All photography courtesy Wright

Next month sees the New York exhibition and subsequent Chicago auction for an unusual collection of pieces in paper by industrial designer Irving Harper.
Physical model-making that takes painstaking hours to complete by hand is a passion for many architects and designers, apparently in defiance of the technological revolution. None more so than Harper, one of modernism's most prolific champions, who died last year just shy of celebrating his centenary.

When not designing space-age modernist icons like the Atomic Ball Clock and, during his 17-year tenure of George Nelson Associates, the Marshmallow Chair, Harper spent his downtime relaxing by creating intricate pieces from nothing more than cut, folded construction paper and glue.
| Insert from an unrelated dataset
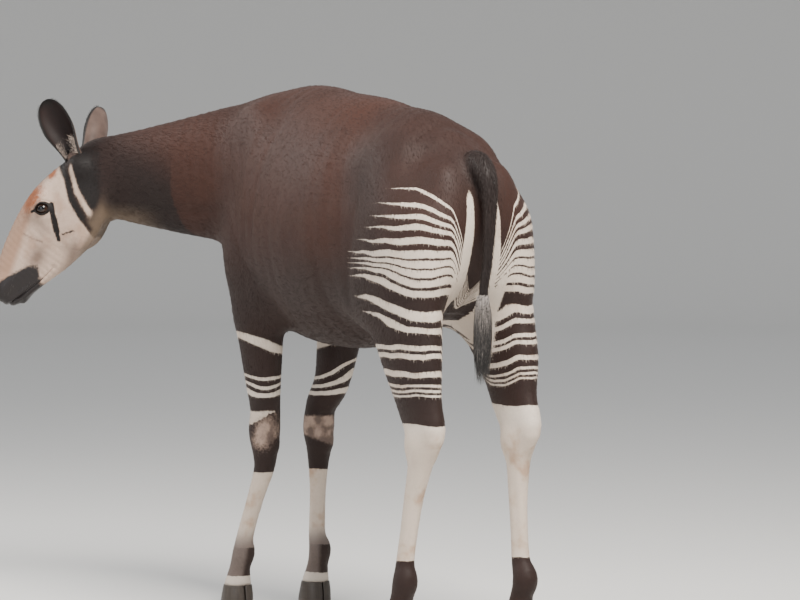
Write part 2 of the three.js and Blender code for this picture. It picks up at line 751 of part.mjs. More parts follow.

Over four decades, the collection of fantastical animals, abstracts, tribal figurines and masks grew to fill his three-story farmhouse and barn in Rye, an hour north of New York.

Aside from the odd gift to a friend, Harper kept the collection intact, but was eventually persuaded to exhibit it at the Rye Arts Centre Gallery, the last exhibition and subsequent publication of a monograph, Irving Harper: Works in Paper, taking place the year before his death.

A number of these intriguing pieces will be shown at Wright New York's gallery for two weeks prior to the January 21 auction of around 200 of Harper's paper sculptures at Wright Chicago.